> _DATA EXTRACT_:

**********

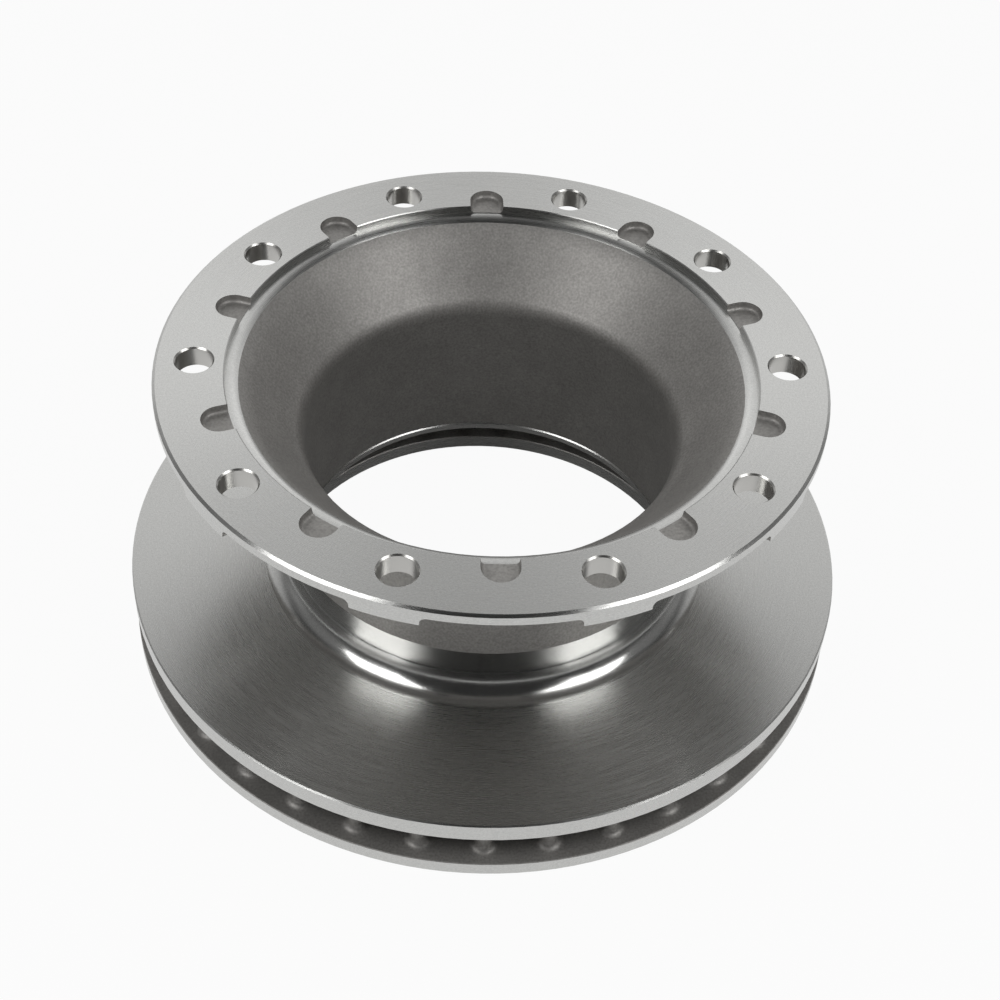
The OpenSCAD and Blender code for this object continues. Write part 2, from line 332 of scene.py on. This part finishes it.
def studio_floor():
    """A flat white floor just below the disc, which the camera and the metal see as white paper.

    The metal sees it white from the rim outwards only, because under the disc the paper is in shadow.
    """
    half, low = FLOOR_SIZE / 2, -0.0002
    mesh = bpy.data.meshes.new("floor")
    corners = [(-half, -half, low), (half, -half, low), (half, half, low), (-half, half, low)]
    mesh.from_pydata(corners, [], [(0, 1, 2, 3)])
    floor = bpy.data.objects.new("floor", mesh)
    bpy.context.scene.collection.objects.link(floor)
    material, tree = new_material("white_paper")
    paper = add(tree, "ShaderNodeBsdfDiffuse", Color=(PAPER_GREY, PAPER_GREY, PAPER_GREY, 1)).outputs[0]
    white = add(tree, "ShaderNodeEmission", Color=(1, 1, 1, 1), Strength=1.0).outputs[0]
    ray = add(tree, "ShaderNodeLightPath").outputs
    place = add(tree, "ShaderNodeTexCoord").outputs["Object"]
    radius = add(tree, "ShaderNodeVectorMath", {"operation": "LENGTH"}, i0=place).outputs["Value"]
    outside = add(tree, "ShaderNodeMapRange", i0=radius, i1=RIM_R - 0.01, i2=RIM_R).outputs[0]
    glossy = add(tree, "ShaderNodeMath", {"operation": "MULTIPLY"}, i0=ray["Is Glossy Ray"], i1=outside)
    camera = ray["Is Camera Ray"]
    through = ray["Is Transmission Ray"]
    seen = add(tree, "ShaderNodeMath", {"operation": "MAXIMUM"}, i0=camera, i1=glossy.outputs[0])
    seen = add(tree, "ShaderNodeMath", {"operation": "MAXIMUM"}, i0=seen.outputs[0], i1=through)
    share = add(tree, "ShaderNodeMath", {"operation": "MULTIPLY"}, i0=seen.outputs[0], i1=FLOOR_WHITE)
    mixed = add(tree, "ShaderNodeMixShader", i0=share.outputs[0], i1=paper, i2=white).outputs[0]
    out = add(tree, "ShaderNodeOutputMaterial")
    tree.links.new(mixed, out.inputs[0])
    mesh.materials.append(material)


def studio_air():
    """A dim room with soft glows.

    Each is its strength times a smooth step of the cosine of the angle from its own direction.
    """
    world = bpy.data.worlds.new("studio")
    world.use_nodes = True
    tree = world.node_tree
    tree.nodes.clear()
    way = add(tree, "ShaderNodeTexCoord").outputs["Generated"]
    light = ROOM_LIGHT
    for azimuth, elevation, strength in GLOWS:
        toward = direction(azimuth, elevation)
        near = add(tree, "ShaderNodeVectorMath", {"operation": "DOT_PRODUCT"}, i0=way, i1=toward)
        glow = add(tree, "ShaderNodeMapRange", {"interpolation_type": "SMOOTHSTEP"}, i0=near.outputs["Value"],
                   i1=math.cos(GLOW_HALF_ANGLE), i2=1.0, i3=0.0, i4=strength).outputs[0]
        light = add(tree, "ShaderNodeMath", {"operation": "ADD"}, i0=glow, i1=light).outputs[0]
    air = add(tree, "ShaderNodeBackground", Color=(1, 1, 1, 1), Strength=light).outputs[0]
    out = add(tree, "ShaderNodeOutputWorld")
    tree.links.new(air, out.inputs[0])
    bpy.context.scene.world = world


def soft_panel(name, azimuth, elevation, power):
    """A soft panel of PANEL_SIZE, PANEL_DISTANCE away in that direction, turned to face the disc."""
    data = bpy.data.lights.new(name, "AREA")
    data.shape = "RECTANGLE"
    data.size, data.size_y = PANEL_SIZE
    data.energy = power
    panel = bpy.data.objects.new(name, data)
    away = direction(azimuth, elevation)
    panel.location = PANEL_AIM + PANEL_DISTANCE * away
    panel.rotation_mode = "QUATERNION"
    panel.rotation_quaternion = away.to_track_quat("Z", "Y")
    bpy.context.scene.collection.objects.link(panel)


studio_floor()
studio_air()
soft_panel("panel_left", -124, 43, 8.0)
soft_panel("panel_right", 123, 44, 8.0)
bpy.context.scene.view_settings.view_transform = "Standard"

**********

Restate the whole listing exactly.

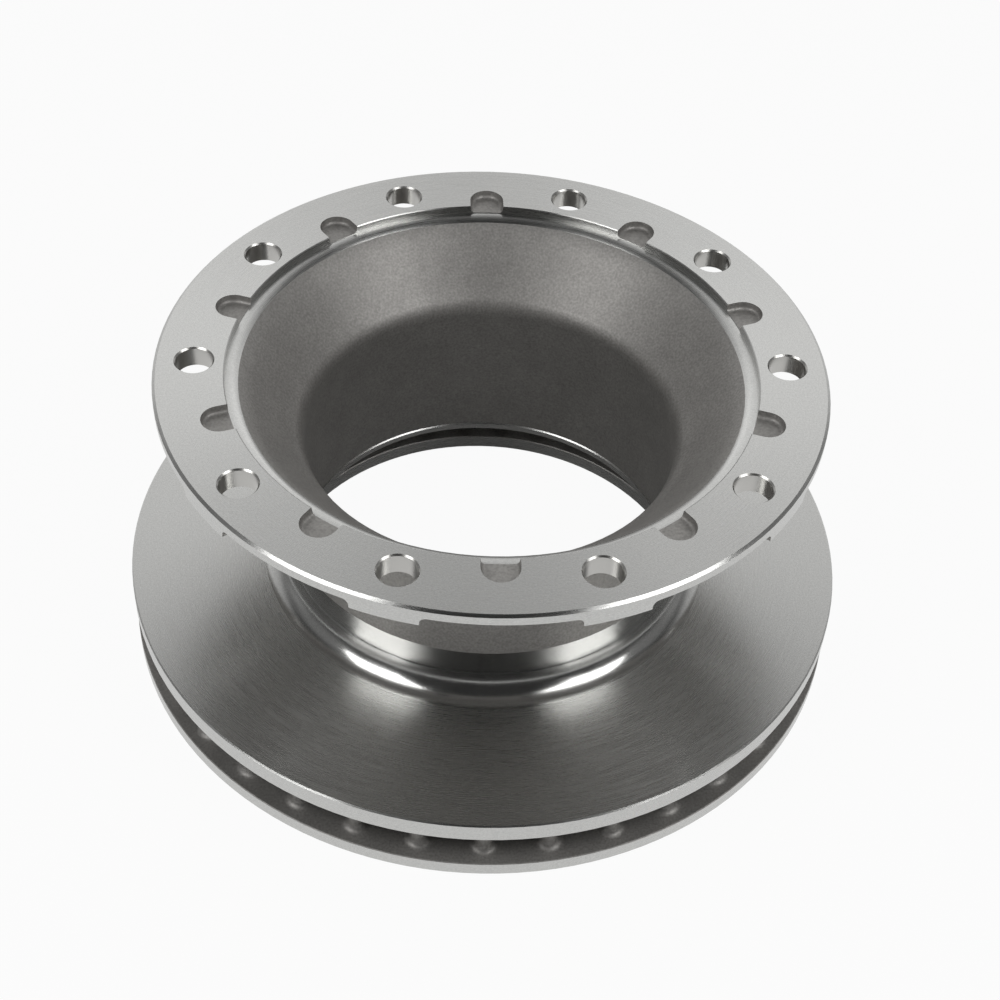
The OpenSCAD and Blender code for this object continues. Write part 2, from line 332 of scene.py on. This part finishes it.
def studio_floor():
    """A flat white floor just below the disc, which the camera and the metal see as white paper.

    The metal sees it white from the rim outwards only, because under the disc the paper is in shadow.
    """
    half, low = FLOOR_SIZE / 2, -0.0002
    mesh = bpy.data.meshes.new("floor")
    corners = [(-half, -half, low), (half, -half, low), (half, half, low), (-half, half, low)]
    mesh.from_pydata(corners, [], [(0, 1, 2, 3)])
    floor = bpy.data.objects.new("floor", mesh)
    bpy.context.scene.collection.objects.link(floor)
    material, tree = new_material("white_paper")
    paper = add(tree, "ShaderNodeBsdfDiffuse", Color=(PAPER_GREY, PAPER_GREY, PAPER_GREY, 1)).outputs[0]
    white = add(tree, "ShaderNodeEmission", Color=(1, 1, 1, 1), Strength=1.0).outputs[0]
    ray = add(tree, "ShaderNodeLightPath").outputs
    place = add(tree, "ShaderNodeTexCoord").outputs["Object"]
    radius = add(tree, "ShaderNodeVectorMath", {"operation": "LENGTH"}, i0=place).outputs["Value"]
    outside = add(tree, "ShaderNodeMapRange", i0=radius, i1=RIM_R - 0.01, i2=RIM_R).outputs[0]
    glossy = add(tree, "ShaderNodeMath", {"operation": "MULTIPLY"}, i0=ray["Is Glossy Ray"], i1=outside)
    camera = ray["Is Camera Ray"]
    through = ray["Is Transmission Ray"]
    seen = add(tree, "ShaderNodeMath", {"operation": "MAXIMUM"}, i0=camera, i1=glossy.outputs[0])
    seen = add(tree, "ShaderNodeMath", {"operation": "MAXIMUM"}, i0=seen.outputs[0], i1=through)
    share = add(tree, "ShaderNodeMath", {"operation": "MULTIPLY"}, i0=seen.outputs[0], i1=FLOOR_WHITE)
    mixed = add(tree, "ShaderNodeMixShader", i0=share.outputs[0], i1=paper, i2=white).outputs[0]
    out = add(tree, "ShaderNodeOutputMaterial")
    tree.links.new(mixed, out.inputs[0])
    mesh.materials.append(material)


def studio_air():
    """A dim room with soft glows.

    Each is its strength times a smooth step of the cosine of the angle from its own direction.
    """
    world = bpy.data.worlds.new("studio")
    world.use_nodes = True
    tree = world.node_tree
    tree.nodes.clear()
    way = add(tree, "ShaderNodeTexCoord").outputs["Generated"]
    light = ROOM_LIGHT
    for azimuth, elevation, strength in GLOWS:
        toward = direction(azimuth, elevation)
        near = add(tree, "ShaderNodeVectorMath", {"operation": "DOT_PRODUCT"}, i0=way, i1=toward)
        glow = add(tree, "ShaderNodeMapRange", {"interpolation_type": "SMOOTHSTEP"}, i0=near.outputs["Value"],
                   i1=math.cos(GLOW_HALF_ANGLE), i2=1.0, i3=0.0, i4=strength).outputs[0]
        light = add(tree, "ShaderNodeMath", {"operation": "ADD"}, i0=glow, i1=light).outputs[0]
    air = add(tree, "ShaderNodeBackground", Color=(1, 1, 1, 1), Strength=light).outputs[0]
    out = add(tree, "ShaderNodeOutputWorld")
    tree.links.new(air, out.inputs[0])
    bpy.context.scene.world = world


def soft_panel(name, azimuth, elevation, power):
    """A soft panel of PANEL_SIZE, PANEL_DISTANCE away in that direction, turned to face the disc."""
    data = bpy.data.lights.new(name, "AREA")
    data.shape = "RECTANGLE"
    data.size, data.size_y = PANEL_SIZE
    data.energy = power
    panel = bpy.data.objects.new(name, data)
    away = direction(azimuth, elevation)
    panel.location = PANEL_AIM + PANEL_DISTANCE * away
    panel.rotation_mode = "QUATERNION"
    panel.rotation_quaternion = away.to_track_quat("Z", "Y")
    bpy.context.scene.collection.objects.link(panel)


studio_floor()
studio_air()
soft_panel("panel_left", -124, 43, 8.0)
soft_panel("panel_right", 123, 44, 8.0)
bpy.context.scene.view_settings.view_transform = "Standard"